Eventually it turns out that all, or nearly all, of the “wax” figures in the
museum are actually dead humans, murdered because they resembled the original
statues — in a humorous topical bit obviously evoking the real-life
disappearance of Judge Crater, a missing judge named Ramsey turns out to have
been killed because he looked like the museum’s statue of Voltaire, while
another person, a socialite named Joan Gale who supposedly committed suicide,
was actually killed and embalmed with wax because she resembled the mad
sculptor’s Joan of Arc.
The plots track similarly, but Mystery of the
Wax Museum is a better movie because it’s
shorter (by about half an hour, avoiding the longueurs of House of Wax), it’s better constructed, it has the advantage of two-strip
Technicolor (superbly used by director Michael Curtiz and cinematographer Ray
Rennahan — who was actually employed by Technicolor, not Warners — to evoke a
flawless Gothic atmosphere; unable to show blue sky in two-strip, the
filmmakers turned the limitation into an asset by not including any scenes that take place outdoors during daytime) and
it also has a far superior cast. In Mystery of the Wax Museum the mad sculptor is called “Ivan Igor” — the last
name is pronounced “EYE-gor” instead of the more common “EE-gor,” and Mel
Brooks’ movie Young Frankenstein
not only copied the “EYE-gor” pronunciation but also included a visual quote
from Mystery of the Wax Museum (a
row of wax heads in which a live human hides, concealing the rest of his body
behind the table the wax heads are sitting on — in Young Frankenstein it was a row of severed human heads but the gag was
the same) — and he’s played, superbly, by Lionel Atwill. In the remake, House
of Wax, he was called “Henry Jarrod”
(apparently the filmmakers didn’t want to insult Russians!) and played by
Vincent Price, who camped his way through the role in a performance that
eventually “typed” him as a horror actor after a 15-year film career in which
he’d played mostly lounge-lizard second leads. (Eventually Price’s camping
through horror part after horror part would itself become the major appeal of
his films — though given a good “straight” role in a genuinely sinister movie
like Michael Reeves’ Witchfinder General, a.k.a. The Conqueror Worm,
he proved as late as the 1970’s that his acting chops were still A-O.K.)
By
contrast, Atwill brings to the role the same twisted pathos Boris Karloff did
in the 1932 version of The Mummy
(another horror classic that as a work of art towers far, far above its
remake!); like Karloff, he’s able to convince us that he’s so bonkers that he
genuinely believes that killing the heroine and reincarnating her (as a living
mummy in Karloff’s film, as a dead wax sculpture in Mystery) he’s really doing her a favor! Mystery also benefits from the rambunctious reporter
character played by Glenda Farrell — unwisely eliminated by Charles Belden when
he wrote the screenplay for House of Wax: the filmmakers, including screenwriters Don Mullaly and Carl
Erickson, give her a showcase for her torrential energy and rapid-fire delivery
of dialogue (Warners at one point even advertised her as having the fastest
mouth in films!) — and by the radiance of Fay Wray in her part as the hapless
heroine who finds herself at the center of the villain’s schemes due to her
unfortunate resemblance to (his vision of) Marie Antoinette. It’s a wonderful
movie, well directed by Michael Curtiz and with stark, stylized, almost Caligari-esque sets by Anton Grot, and it even has Frank
McHugh (as Glenda Farrell’s editor) getting her at the end, as she dumps the
rich guy she’s been chasing all movie (an innocent suspect in one of the
murders because Jane Gale was his previous girlfriend) and ends up in his arms
for the final clinch, while we just assume Fay Wray and her “stick” boyfriend (Allan Vincent) get together as
well. Mystery of the Wax Museum
is a gem, and while Tino Balio’s assessment of it — “a typical Warner Bros.

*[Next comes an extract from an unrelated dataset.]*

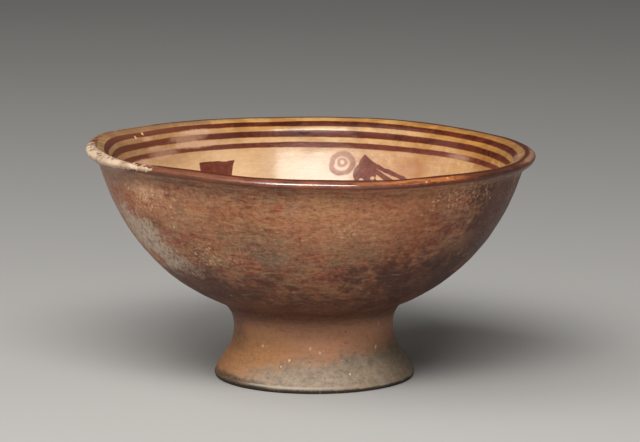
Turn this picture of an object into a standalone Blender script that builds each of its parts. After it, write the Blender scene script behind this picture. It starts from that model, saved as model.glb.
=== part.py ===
"""A pedestal bowl of painted earthenware, hand-built and fired as one piece.

The bowl opens upwards under a turned-out lip. A low flaring foot, hollow from below,
carries it. The whole vessel is one wall of clay: its section is drawn as a closed line
of radius and height, and that line is turned about the vertical axis. The clay was not
perfectly true, so the rim leans a little and the foot stands a little off centre.

Frame: metres, +Z up, origin on the table under the middle of the rim, front towards -Y.
"""

import math

import bmesh
import bpy
from mathutils import Vector

# Rim and lip
RIM_RADIUS = 0.100
RIM_HEIGHT = 0.103
LIP_OVERHANG = 0.0057
LIP_DEPTH = 0.0080
LIP_WIDEST_DROP = 0.0017
LIP_CREST_INSET = 0.0032

# Wall and floor of the bowl
WALL_THICKNESS = 0.0060
FLOOR_THICKNESS = 0.0072
UNDERSIDE_HEIGHT = 0.0268
WALL_LEAN = math.radians(73.8)

# Foot
FOOT_RADIUS = 0.0450
FOOT_WIDEST_HEIGHT = 0.0018
FOOT_FLARE = math.radians(25.2)
FOOT_WALL = 0.0062
FOOT_EDGE_ROUNDING = 0.0014
HOLLOW_EDGE_ROUNDING = 0.0022
NECK_RADIUS = 0.0358
NECK_HEIGHT = 0.0237
NECK_FILLET = 0.0066
HOLLOW_FILLET = 0.0045

# How far the potter's hand strayed from true
RIM_LEAN = 0.0017
FOOT_OFFSET = 0.0015

# Fullness of the curves, as shares of the spans they cross
FLOOR_SPREAD = 0.474
WALL_REACH = 0.688
FOOT_SWEEP = 0.488
NECK_SWEEP = 0.478
LIP_TURN = 0.36
ROUND = 0.55

# Facets
TURN_STEPS = 64
BOWL_STEPS = 16
FOOT_STEPS = 6
LIP_STEPS = 4
FILLET_STEPS = 4
EDGE_STEPS = 3
MERGE_DISTANCE = 1e-6

SLIP_COLOUR = (0.36, 0.17, 0.095, 1.0)
SLIP_ROUGHNESS = 0.5


def cubic(start, start_handle, end_handle, end, share):
    """The point at a share of the way along a cubic curve."""
    rest = 1.0 - share
    return (
        start * rest**3
        + start_handle * (3.0 * rest**2 * share)
        + end_handle * (3.0 * rest * share**2)
        + end * share**3
    )


def cubic_points(start, start_handle, end_handle, end, steps):
    """Points along a cubic curve, without its first one, which the line already has."""
    return [cubic(start, start_handle, end_handle, end, (i + 1) / steps) for i in range(steps)]


def rounded_corner(start, corner, end, steps):
    """Points that round the corner between two runs, without the first one."""
    return cubic_points(start, start.lerp(corner, ROUND), end.lerp(corner, ROUND), end, steps)


def inward(outer_direction):
    """The unit direction into the clay from an outer line that runs upwards."""
    return Vector((-outer_direction.y, outer_direction.x)).normalized()


class BowlCurve:
    """The outside of the bowl from the axis up to the lip, as one cubic curve."""

    def __init__(self):
        self.start = Vector((0.0, UNDERSIDE_HEIGHT))
        self.end = Vector((RIM_RADIUS - LIP_OVERHANG, RIM_HEIGHT - LIP_DEPTH))
        rise = WALL_REACH * (self.end.y - self.start.y)
        self.start_handle = Vector((FLOOR_SPREAD * self.end.x, UNDERSIDE_HEIGHT))
        self.wall_direction = Vector((math.cos(WALL_LEAN), math.sin(WALL_LEAN)))
        self.end_handle = self.end - self.wall_direction * rise

    def point(self, share):
        return cubic(self.start, self.start_handle, self.end_handle, self.end, share)

    def direction(self, share):
        step = 1e-4
        low = max(0.0, share - step)
        high = min(1.0, share + step)
        return (self.point(high) - self.point(low)).normalized()

    def share_at_radius(self, radius):
        """Where along the curve its radius has grown to the one asked for."""
        low, high = 0.0, 1.0
        for _ in range(50):
            middle = (low + high) / 2.0
            if self.point(middle).x < radius:
                low = middle
            else:
                high = middle
        return (low + high) / 2.0

    def inner_point(self, share):
        """The inside of the bowl: the outside moved in by the wall, thicker at the floor."""
        thinning = share * share * (3.0 - 2.0 * share)
        thickness = FLOOR_THICKNESS + (WALL_THICKNESS - FLOOR_THICKNESS) * thinning
        return self.point(share) + inward(self.direction(share)) * thickness


class FootCurve:
    """The outside of the foot from its widest point up to the neck, as one cubic curve."""

    def __init__(self):
        self.start = Vector((FOOT_RADIUS, FOOT_WIDEST_HEIGHT))
        self.end = Vector((NECK_RADIUS, NECK_HEIGHT))
        rise = self.end.y - self.start.y
        lean = Vector((-math.sin(FOOT_FLARE), math.cos(FOOT_FLARE)))
        self.start_handle = self.start + lean * (FOOT_SWEEP * rise)
        self.end_handle = self.end - Vector((0.0, NECK_SWEEP * rise))

    def point(self, share):
        return cubic(self.start, self.start_handle, self.end_handle, self.end, share)

    def direction(self, share):
        step = 1e-4
        low = max(0.0, share - step)
        high = min(1.0, share + step)
        return (self.point(high) - self.point(low)).normalized()

    def inner_point(self, share):
        """The inside of the foot's wall."""
        return self.point(share) + inward(self.direction(share)) * FOOT_WALL

    def inner_share_at_height(self, height):
        """Where along the curve the inside of the wall has risen to the height asked for."""
        low, high = 0.0, 1.0
        for _ in range(50):
            middle = (low + high) / 2.0
            if self.inner_point(middle).y < height:
                low = middle
            else:
                high = middle
        return (low + high) / 2.0


def hollow_of_foot(bowl, foot):
    """From the axis under the bowl, out and down the inside of the foot to the standing ring."""
    wall_top = foot.inner_point(1.0)
    ceiling = bowl.share_at_radius(wall_top.x - HOLLOW_FILLET)
    line = [bowl.point(ceiling * i / FOOT_STEPS) for i in range(FOOT_STEPS + 1)]
    corner = Vector((wall_top.x, bowl.point(bowl.share_at_radius(wall_top.x)).y))
    fillet_end = Vector((corner.x, corner.y - HOLLOW_FILLET))
    line += rounded_corner(line[-1], corner, fillet_end, FILLET_STEPS)
    # The wall runs down the foot's own curve until it turns into the standing ring.
    lowest = foot.inner_share_at_height(HOLLOW_EDGE_ROUNDING)
    wall = [foot.inner_point(1.0 - (1.0 - lowest) * i / FOOT_STEPS) for i in range(FOOT_STEPS + 1)]
    line += [point for point in wall if point.y < fillet_end.y]
    ring_corner = Vector((foot.inner_point(foot.inner_share_at_height(0.0)).x, 0.0))
    ring_inner = ring_corner + Vector((HOLLOW_EDGE_ROUNDING, 0.0))
    line += rounded_corner(line[-1], ring_corner, ring_inner, EDGE_STEPS)
    return line


def outside_of_foot(bowl, foot):
    """From the standing ring up the outside of the foot and into the bowl."""
    ring_outer = Vector((FOOT_RADIUS - FOOT_EDGE_ROUNDING, 0.0))
    line = [ring_outer]
    corner = Vector((FOOT_RADIUS, 0.0))
    line += rounded_corner(ring_outer, corner, foot.start, EDGE_STEPS)
    line += [foot.point((i + 1) / FOOT_STEPS) for i in range(FOOT_STEPS)]
    meeting = bowl.point(bowl.share_at_radius(NECK_RADIUS))
    fillet_end = bowl.point(fillet_share(bowl))
    line += rounded_corner(foot.end, meeting, fillet_end, FILLET_STEPS)
    return line


def fillet_share(bowl):
    """Where the neck's fillet runs out on the bowl."""
    return bowl.share_at_radius(NECK_RADIUS + NECK_FILLET)


def outside_of_bowl(bowl):
    """From the neck's fillet up to the lip."""
    first = fillet_share(bowl)
    return [bowl.point(first + (1.0 - first) * (i + 1) / BOWL_STEPS) for i in range(BOWL_STEPS)]


def lip(bowl):
    """The turned-out lip: out to its widest, over the crest and down to the inner wall."""
    crest = Vector((RIM_RADIUS - LIP_CREST_INSET, RIM_HEIGHT))
    widest = Vector((RIM_RADIUS, RIM_HEIGHT - LIP_WIDEST_DROP))
    inner = bowl.inner_point(1.0)
    below = bowl.wall_direction * (LIP_TURN * LIP_DEPTH)
    under_widest = widest - Vector((0.0, LIP_TURN * (widest.y - bowl.end.y)))
    line = cubic_points(bowl.end, bowl.end + below, under_widest, widest, LIP_STEPS)
    line += rounded_corner(widest, Vector((widest.x, crest.y)), crest, LIP_STEPS)
    flare = (crest.y - inner.y) / 2.0
    crest_handle = crest - Vector((crest.x - inner.x, 0.0)) / 2.0
    line += cubic_points(crest, crest_handle, inner + bowl.wall_direction * flare, inner, LIP_STEPS + 1)
    return line


def inside_of_bowl(bowl):
    """From under the lip down the inner wall to the middle of the floor."""
    return [bowl.inner_point(1.0 - (i + 1) / BOWL_STEPS) for i in range(BOWL_STEPS)]


def section():
    """The whole section of the wall, from the axis under the bowl to the axis on its floor."""
    bowl = BowlCurve()
    foot = FootCurve()
    line = hollow_of_foot(bowl, foot)
    line += outside_of_foot(bowl, foot)
    line += outside_of_bowl(bowl)
    line += lip(bowl)
    line += inside_of_bowl(bowl)
    line[0].x = 0.0
    line[-1].x = 0.0
    return line


def hand_of_the_potter(point):
    """Moves a point of the true turned form to where the hand-built clay has it."""
    rise = (point.z - NECK_HEIGHT) / (RIM_HEIGHT - NECK_HEIGHT)
    rise = min(1.0, max(0.0, rise))
    below = 1.0 - min(1.0, (point.z / (2.0 * NECK_HEIGHT)) ** 2)
    lean = -RIM_LEAN * rise * point.x / RIM_RADIUS
    return Vector((point.x + FOOT_OFFSET * below, point.y, point.z + lean))


def turned(name, line):
    """A mesh made by turning the section about the vertical axis."""
    form = bmesh.new()
    points = [form.verts.new((p.x, 0.0, p.y)) for p in line]
    edges = [form.edges.new(pair) for pair in zip(points[:-1], points[1:])]
    bmesh.ops.spin(
        form,
        geom=points + edges,
        cent=(0.0, 0.0, 0.0),
        axis=(0.0, 0.0, 1.0),
        angle=math.tau,
        steps=TURN_STEPS,
        use_merge=True,
    )
    bmesh.ops.remove_doubles(form, verts=form.verts, dist=MERGE_DISTANCE)
    bmesh.ops.recalc_face_normals(form, faces=form.faces)
    for vertex in form.verts:
        vertex.co = hand_of_the_potter(vertex.co)
    mesh = bpy.data.meshes.new(name)
    form.to_mesh(mesh)
    form.free()
    return mesh


def painted_earthenware():
    """Fired clay under its red-brown slip."""
    material = bpy.data.materials.new("painted_earthenware")
    material.use_nodes = True
    shader = material.node_tree.nodes["Principled BSDF"]
    shader.inputs["Base Color"].default_value = SLIP_COLOUR
    shader.inputs["Roughness"].default_value = SLIP_ROUGHNESS
    shader.inputs["Metallic"].default_value = 0.0
    return material


def build_pedestal_bowl():
    mesh = turned("pedestal_bowl", section())
    mesh.materials.append(painted_earthenware())
    mesh.shade_smooth()
    mesh.set_sharp_from_angle(angle=math.radians(50.0))
    vessel = bpy.data.objects.new("pedestal_bowl", mesh)
    bpy.context.scene.collection.objects.link(vessel)
    return vessel


def main():
    for left_over in list(bpy.data.objects):
        bpy.data.objects.remove(left_over, do_unlink=True)
    build_pedestal_bowl()


main()
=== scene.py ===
"""Looks of the pedestal bowl: its hand-built surface, slip, painted inside, wear and studio.

The visual form repeats the section of the solid at a finer grain, and adds the swells of
hand-building, the worn lip and the small chips. Lengths in the section are metres, as in
the frame. Relief and painted shapes are in millimetres, measured on the wall: "reach" is
the distance along the section from the crest of the lip, positive down the inside and
negative down the outside, and "angle" runs round the bowl in degrees from the front,
positive towards the right of the photo.
"""

import math

import bpy
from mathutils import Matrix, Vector, noise


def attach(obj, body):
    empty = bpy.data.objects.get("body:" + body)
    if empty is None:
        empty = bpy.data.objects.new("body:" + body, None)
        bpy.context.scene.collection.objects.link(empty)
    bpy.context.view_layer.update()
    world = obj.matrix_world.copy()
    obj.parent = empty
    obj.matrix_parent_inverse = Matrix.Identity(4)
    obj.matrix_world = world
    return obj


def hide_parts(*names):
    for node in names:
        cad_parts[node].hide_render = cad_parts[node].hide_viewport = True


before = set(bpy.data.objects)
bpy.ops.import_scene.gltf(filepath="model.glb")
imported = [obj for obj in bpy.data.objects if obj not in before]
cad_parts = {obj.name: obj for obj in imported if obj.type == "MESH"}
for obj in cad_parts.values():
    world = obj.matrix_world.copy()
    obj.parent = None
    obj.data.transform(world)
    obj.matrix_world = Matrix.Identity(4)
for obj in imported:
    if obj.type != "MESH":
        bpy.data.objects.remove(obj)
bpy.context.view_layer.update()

# Section of the wall, as the solid has it
RIM_RADIUS = 0.100
RIM_HEIGHT = 0.103
LIP_OVERHANG = 0.0057
LIP_DEPTH = 0.0080
LIP_WIDEST_DROP = 0.0017
LIP_CREST_INSET = 0.0032
WALL_THICKNESS = 0.0060
FLOOR_THICKNESS = 0.0072
UNDERSIDE_HEIGHT = 0.0268
WALL_LEAN = math.radians(73.8)
FOOT_RADIUS = 0.0450
FOOT_WIDEST_HEIGHT = 0.0018
FOOT_FLARE = math.radians(25.2)
FOOT_WALL = 0.0062
FOOT_EDGE_ROUNDING = 0.0014
HOLLOW_EDGE_ROUNDING = 0.0022
NECK_RADIUS = 0.0358
NECK_HEIGHT = 0.0237
NECK_FILLET = 0.0066
HOLLOW_FILLET = 0.0045
RIM_LEAN = 0.0017
FOOT_OFFSET = 0.0015
FLOOR_SPREAD = 0.474
WALL_REACH = 0.688
FOOT_SWEEP = 0.488
NECK_SWEEP = 0.478
LIP_TURN = 0.36
ROUND = 0.55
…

production dons a fright wig and tries to pass itself off as a Universal
picture” — is somewhat accurate, in fact the film is a clever mix of Warners’
clichés and an overall Gothic atmosphere just helped by the use of two-strip
Technicolor. — 2/15/13
[1] Actually, in
House of Wax “Igor,” now pronounced
“EE-gor” instead of the first version’s “EYE-gor,” is no longer the name of the
mad sculptor but his mute assistant — and that, not the addict sidekick, is the role Charles Bronson
played under his birth last name, Buchinsky.